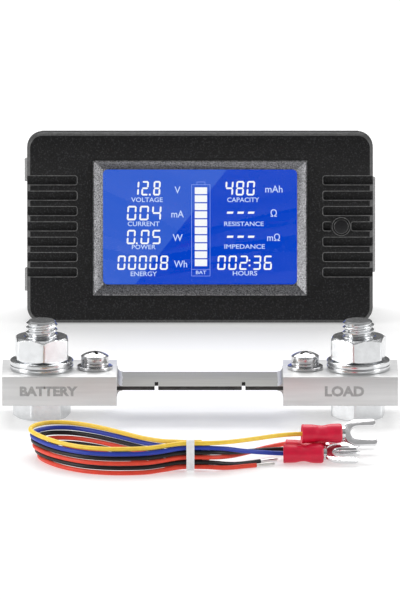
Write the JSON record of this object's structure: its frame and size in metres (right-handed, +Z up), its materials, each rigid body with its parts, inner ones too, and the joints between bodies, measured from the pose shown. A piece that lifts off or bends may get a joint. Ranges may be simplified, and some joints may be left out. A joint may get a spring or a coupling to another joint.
{
  "type": "battery monitor with shunt",
  "caption": "Battery monitor kit: bolt-terminal current shunt, panel display unit with blue LCD and side grip grooves, and a tied bundle of leads with fork terminals.",
  "frame": {"origin": "centre of the footprint of the display and the shunt, on the surface that they stand on", "axes": "+X along the shunt to the right as seen from the front, +Y away from the viewer, +Z up; the display's face looks along -Y and leans back 5.7 degrees"},
  "size_m": [0.1, 0.2047, 0.0497],
  "materials": {
    "bezel_plastic": "fine spark texture, satin",
    "housing_plastic": "fine spark texture, satin",
    "trim_silver": "silver grey, fine texture",
    "clear_window": "clear, polished",
    "lcd": "lit blue display with white segments",
    "light_guide": "white diffuser",
    "circuit_board": "green solder mask",
    "components": "moulded",
    "tinned_copper": "tinned",
    "switch_plastic": "moulded",
    "button_plastic": "satin",
    "clip_plastic": "satin grey",
    "terminal_plastic": "moulded",
    "screw_steel": "bright nickel",
    "plated_steel": "bright zinc plate",
    "plated_brass": "bright nickel plate on brass, brushed",
    "manganin": "rolled manganin strip",
    "solder": "flowed solder",
    "yellow_insulation": "soft silicone, satin",
    "blue_insulation": "soft silicone, satin",
    "black_insulation": "soft silicone, satin",
    "red_insulation": "soft silicone, satin",
    "red_sleeve": "soft vinyl",
    "tinned_fork": "bright tin plate",
    "white_nylon": "nylon"
  },
  "bodies": {
    "shunt": {"left_block": "plated_brass", "right_block": "plated_brass", "resistor_strip": "manganin", "left_solder": "solder", "right_solder": "solder", "left_bolt": "plated_steel", "right_bolt": "plated_steel", "left_lower_washer": "plated_steel", "right_lower_washer": "plated_steel"},
    "left_lift_washer": {"left_upper_washer": "plated_steel"},
    "left_nut": {"left_nut": "plated_steel"},
    "right_lift_washer": {"right_upper_washer": "plated_steel"},
    "right_nut": {"right_nut": "plated_steel"},
    "left_sense_stack": {"left_sense_washer": "screw_steel", "left_sense_spring_washer": "screw_steel"},
    "left_sense_screw": {"left_sense_screw": "screw_steel"},
    "right_sense_stack": {"right_sense_washer": "screw_steel", "right_sense_spring_washer": "screw_steel"},
    "right_sense_screw": {"right_sense_screw": "screw_steel"},
    "display": {"front_bezel": "bezel_plastic", "window_trim": "trim_silver", "window_lens": "clear_window", "lcd_glass": "lcd", "backlight": "light_guide", "lcd_pins": "tinned_copper", "main_pcb": "circuit_board", "mcu_chip": "components", "pcb_components": "components", "tact_switch": "switch_plastic", "rear_housing": "housing_plastic", "case_screws": "screw_steel", "terminal_block": "terminal_plastic"},
    "button": {"button": "button_plastic"},
    "left_clip": {"left_panel_clip": "clip_plastic"},
    "right_clip": {"right_panel_clip": "clip_plastic"},
    "clamp_screw_1": {"terminal_screw_1": "screw_steel"},
    "clamp_screw_2": {"terminal_screw_2": "screw_steel"},
    "clamp_screw_3": {"terminal_screw_3": "screw_steel"},
    "clamp_screw_4": {"terminal_screw_4": "screw_steel"},
    "leads": {"yellow_wire": "yellow_insulation", "blue_wire": "blue_insulation", "black_wire_1": "black_insulation", "red_wire_1": "red_insulation", "black_wire_2": "black_insulation", "red_wire_2": "red_insulation", "yellow_sleeve": "red_sleeve", "blue_sleeve": "red_sleeve", "black_sleeve": "red_sleeve", "red_sleeve": "red_sleeve", "yellow_fork": "tinned_fork", "blue_fork": "tinned_fork", "black_fork": "tinned_fork", "red_fork": "tinned_fork", "cable_tie": "white_nylon", "tinned_ends": "tinned_copper"}
  },
  "joints": [
    {"name": "left_nut_rise", "type": "slide", "parent": "shunt", "child": "left_lift_washer", "axis": [0, 0, 1], "range_m": [0, 0.0101]},
    {"name": "left_nut_turn", "type": "hinge", "parent": "left_lift_washer", "child": "left_nut", "pos_m": [-0.04, -0.06332, 0.0177], "axis": [0, 0, 1], "range_deg": [0, 2880]},
    {"name": "right_nut_rise", "type": "slide", "parent": "shunt", "child": "right_lift_washer", "axis": [0, 0, 1], "range_m": [0, 0.0101]},
    {"name": "right_nut_turn", "type": "hinge", "parent": "right_lift_washer", "child": "right_nut", "pos_m": [0.04, -0.06332, 0.0177], "axis": [0, 0, 1], "range_deg": [0, 2880]},
    {"name": "left_sense_rise", "type": "slide", "parent": "shunt", "child": "left_sense_stack", "axis": [0, 0, 1], "range_m": [0, 0.007]},
    {"name": "left_sense_turn", "type": "hinge", "parent": "left_sense_stack", "child": "left_sense_screw", "pos_m": [-0.0266, -0.06332, 0.0141], "axis": [0, 0, 1], "range_deg": [0, 3605]},
    {"name": "right_sense_rise", "type": "slide", "parent": "shunt", "child": "right_sense_stack", "axis": [0, 0, 1], "range_m": [0, 0.007]},
    {"name": "right_sense_turn", "type": "hinge", "parent": "right_sense_stack", "child": "right_sense_screw", "pos_m": [0.0266, -0.06332, 0.0141], "axis": [0, 0, 1], "range_deg": [0, 3605]},
    {"name": "display_lift", "type": "slide", "parent": "shunt", "child": "display", "axis": [0, 0, 1], "range_m": [0, 0.06]},
    {"name": "leads_lift", "type": "slide", "parent": "shunt", "child": "leads", "axis": [0, 0, 1], "range_m": [0, 0.06]},
    {"name": "button_press", "type": "slide", "parent": "display", "child": "button", "axis": [0, 0.995, -0.0995], "range_m": [0, 0.0005], "stiffness_N_per_m": 800},
    {"name": "left_clip_press", "type": "hinge", "parent": "display", "child": "left_clip", "pos_m": [-0.042, 0.06807, 0.02298], "axis": [0, 0.0995, 0.995], "range_deg": [0, 11], "stiffness_Nm_per_rad": 0.05},
    {"name": "right_clip_press", "type": "hinge", "parent": "display", "child": "right_clip", "pos_m": [0.042, 0.06807, 0.02298], "axis": [0, -0.0995, -0.995], "range_deg": [0, 11], "stiffness_Nm_per_rad": 0.05},
    {"name": "clamp_screw_1_turn", "type": "hinge", "parent": "display", "child": "clamp_screw_1", "pos_m": [-0.0075, 0.06633, 0.01572], "axis": [0, 0.995, -0.0995], "range_deg": [0, 1440]},
    {"name": "clamp_screw_2_turn", "type": "hinge", "parent": "display", "child": "clamp_screw_2", "pos_m": [-0.0025, 0.06633, 0.01572], "axis": [0, 0.995, -0.0995], "range_deg": [0, 1440]},
    {"name": "clamp_screw_3_turn", "type": "hinge", "parent": "display", "child": "clamp_screw_3", "pos_m": [0.0025, 0.06633, 0.01572], "axis": [0, 0.995, -0.0995], "range_deg": [0, 1440]},
    {"name": "clamp_screw_4_turn", "type": "hinge", "parent": "display", "child": "clamp_screw_4", "pos_m": [0.0075, 0.06633, 0.01572], "axis": [0, 0.995, -0.0995], "range_deg": [0, 1440]}
  ],
  "couplings": [
    {"joint": "left_nut_rise", "follows": "left_nut_turn", "m_per_rad": 0.00019894},
    {"joint": "right_nut_rise", "follows": "right_nut_turn", "m_per_rad": 0.00019894},
    {"joint": "left_sense_turn", "follows": "left_sense_rise", "rad_per_m": 8976},
    {"joint": "right_sense_turn", "follows": "right_sense_rise", "rad_per_m": 8976}
  ]
}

········

**YOUR OBJECTIVE**
Produce an exact copy of the whole listing.

**SOLUTION FOR THIS PROBLEM**
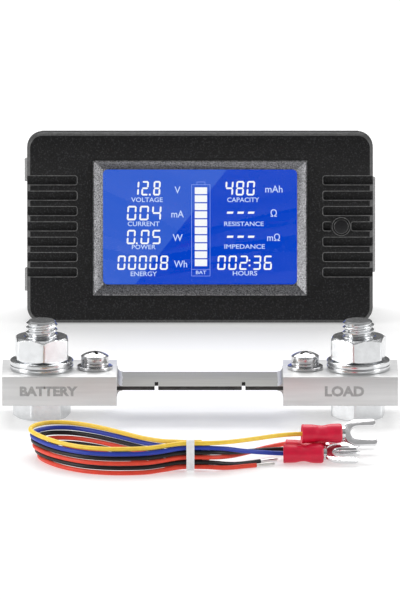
Write the JSON record of this object's structure: its frame and size in metres (right-handed, +Z up), its materials, each rigid body with its parts, inner ones too, and the joints between bodies, measured from the pose shown. A piece that lifts off or bends may get a joint. Ranges may be simplified, and some joints may be left out. A joint may get a spring or a coupling to another joint.
{
  "type": "battery monitor with shunt",
  "caption": "Battery monitor kit: bolt-terminal current shunt, panel display unit with blue LCD and side grip grooves, and a tied bundle of leads with fork terminals.",
  "frame": {"origin": "centre of the footprint of the display and the shunt, on the surface that they stand on", "axes": "+X along the shunt to the right as seen from the front, +Y away from the viewer, +Z up; the display's face looks along -Y and leans back 5.7 degrees"},
  "size_m": [0.1, 0.2047, 0.0497],
  "materials": {
    "bezel_plastic": "fine spark texture, satin",
    "housing_plastic": "fine spark texture, satin",
    "trim_silver": "silver grey, fine texture",
    "clear_window": "clear, polished",
    "lcd": "lit blue display with white segments",
    "light_guide": "white diffuser",
    "circuit_board": "green solder mask",
    "components": "moulded",
    "tinned_copper": "tinned",
    "switch_plastic": "moulded",
    "button_plastic": "satin",
    "clip_plastic": "satin grey",
    "terminal_plastic": "moulded",
    "screw_steel": "bright nickel",
    "plated_steel": "bright zinc plate",
    "plated_brass": "bright nickel plate on brass, brushed",
    "manganin": "rolled manganin strip",
    "solder": "flowed solder",
    "yellow_insulation": "soft silicone, satin",
    "blue_insulation": "soft silicone, satin",
    "black_insulation": "soft silicone, satin",
    "red_insulation": "soft silicone, satin",
    "red_sleeve": "soft vinyl",
    "tinned_fork": "bright tin plate",
    "white_nylon": "nylon"
  },
  "bodies": {
    "shunt": {"left_block": "plated_brass", "right_block": "plated_brass", "resistor_strip": "manganin", "left_solder": "solder", "right_solder": "solder", "left_bolt": "plated_steel", "right_bolt": "plated_steel", "left_lower_washer": "plated_steel", "right_lower_washer": "plated_steel"},
    "left_lift_washer": {"left_upper_washer": "plated_steel"},
    "left_nut": {"left_nut": "plated_steel"},
    "right_lift_washer": {"right_upper_washer": "plated_steel"},
    "right_nut": {"right_nut": "plated_steel"},
    "left_sense_stack": {"left_sense_washer": "screw_steel", "left_sense_spring_washer": "screw_steel"},
    "left_sense_screw": {"left_sense_screw": "screw_steel"},
    "right_sense_stack": {"right_sense_washer": "screw_steel", "right_sense_spring_washer": "screw_steel"},
    "right_sense_screw": {"right_sense_screw": "screw_steel"},
    "display": {"front_bezel": "bezel_plastic", "window_trim": "trim_silver", "window_lens": "clear_window", "lcd_glass": "lcd", "backlight": "light_guide", "lcd_pins": "tinned_copper", "main_pcb": "circuit_board", "mcu_chip": "components", "pcb_components": "components", "tact_switch": "switch_plastic", "rear_housing": "housing_plastic", "case_screws": "screw_steel", "terminal_block": "terminal_plastic"},
    "button": {"button": "button_plastic"},
    "left_clip": {"left_panel_clip": "clip_plastic"},
    "right_clip": {"right_panel_clip": "clip_plastic"},
    "clamp_screw_1": {"terminal_screw_1": "screw_steel"},
    "clamp_screw_2": {"terminal_screw_2": "screw_steel"},
    "clamp_screw_3": {"terminal_screw_3": "screw_steel"},
    "clamp_screw_4": {"terminal_screw_4": "screw_steel"},
    "leads": {"yellow_wire": "yellow_insulation", "blue_wire": "blue_insulation", "black_wire_1": "black_insulation", "red_wire_1": "red_insulation", "black_wire_2": "black_insulation", "red_wire_2": "red_insulation", "yellow_sleeve": "red_sleeve", "blue_sleeve": "red_sleeve", "black_sleeve": "red_sleeve", "red_sleeve": "red_sleeve", "yellow_fork": "tinned_fork", "blue_fork": "tinned_fork", "black_fork": "tinned_fork", "red_fork": "tinned_fork", "cable_tie": "white_nylon", "tinned_ends": "tinned_copper"}
  },
  "joints": [
    {"name": "left_nut_rise", "type": "slide", "parent": "shunt", "child": "left_lift_washer", "axis": [0, 0, 1], "range_m": [0, 0.0101]},
    {"name": "left_nut_turn", "type": "hinge", "parent": "left_lift_washer", "child": "left_nut", "pos_m": [-0.04, -0.06332, 0.0177], "axis": [0, 0, 1], "range_deg": [0, 2880]},
    {"name": "right_nut_rise", "type": "slide", "parent": "shunt", "child": "right_lift_washer", "axis": [0, 0, 1], "range_m": [0, 0.0101]},
    {"name": "right_nut_turn", "type": "hinge", "parent": "right_lift_washer", "child": "right_nut", "pos_m": [0.04, -0.06332, 0.0177], "axis": [0, 0, 1], "range_deg": [0, 2880]},
    {"name": "left_sense_rise", "type": "slide", "parent": "shunt", "child": "left_sense_stack", "axis": [0, 0, 1], "range_m": [0, 0.007]},
    {"name": "left_sense_turn", "type": "hinge", "parent": "left_sense_stack", "child": "left_sense_screw", "pos_m": [-0.0266, -0.06332, 0.0141], "axis": [0, 0, 1], "range_deg": [0, 3605]},
    {"name": "right_sense_rise", "type": "slide", "parent": "shunt", "child": "right_sense_stack", "axis": [0, 0, 1], "range_m": [0, 0.007]},
    {"name": "right_sense_turn", "type": "hinge", "parent": "right_sense_stack", "child": "right_sense_screw", "pos_m": [0.0266, -0.06332, 0.0141], "axis": [0, 0, 1], "range_deg": [0, 3605]},
    {"name": "display_lift", "type": "slide", "parent": "shunt", "child": "display", "axis": [0, 0, 1], "range_m": [0, 0.06]},
    {"name": "leads_lift", "type": "slide", "parent": "shunt", "child": "leads", "axis": [0, 0, 1], "range_m": [0, 0.06]},
    {"name": "button_press", "type": "slide", "parent": "display", "child": "button", "axis": [0, 0.995, -0.0995], "range_m": [0, 0.0005], "stiffness_N_per_m": 800},
    {"name": "left_clip_press", "type": "hinge", "parent": "display", "child": "left_clip", "pos_m": [-0.042, 0.06807, 0.02298], "axis": [0, 0.0995, 0.995], "range_deg": [0, 11], "stiffness_Nm_per_rad": 0.05},
    {"name": "right_clip_press", "type": "hinge", "parent": "display", "child": "right_clip", "pos_m": [0.042, 0.06807, 0.02298], "axis": [0, -0.0995, -0.995], "range_deg": [0, 11], "stiffness_Nm_per_rad": 0.05},
    {"name": "clamp_screw_1_turn", "type": "hinge", "parent": "display", "child": "clamp_screw_1", "pos_m": [-0.0075, 0.06633, 0.01572], "axis": [0, 0.995, -0.0995], "range_deg": [0, 1440]},
    {"name": "clamp_screw_2_turn", "type": "hinge", "parent": "display", "child": "clamp_screw_2", "pos_m": [-0.0025, 0.06633, 0.01572], "axis": [0, 0.995, -0.0995], "range_deg": [0, 1440]},
    {"name": "clamp_screw_3_turn", "type": "hinge", "parent": "display", "child": "clamp_screw_3", "pos_m": [0.0025, 0.06633, 0.01572], "axis": [0, 0.995, -0.0995], "range_deg": [0, 1440]},
    {"name": "clamp_screw_4_turn", "type": "hinge", "parent": "display", "child": "clamp_screw_4", "pos_m": [0.0075, 0.06633, 0.01572], "axis": [0, 0.995, -0.0995], "range_deg": [0, 1440]}
  ],
  "couplings": [
    {"joint": "left_nut_rise", "follows": "left_nut_turn", "m_per_rad": 0.00019894},
    {"joint": "right_nut_rise", "follows": "right_nut_turn", "m_per_rad": 0.00019894},
    {"joint": "left_sense_turn", "follows": "left_sense_rise", "rad_per_m": 8976},
    {"joint": "right_sense_turn", "follows": "right_sense_rise", "rad_per_m": 8976}
  ]
}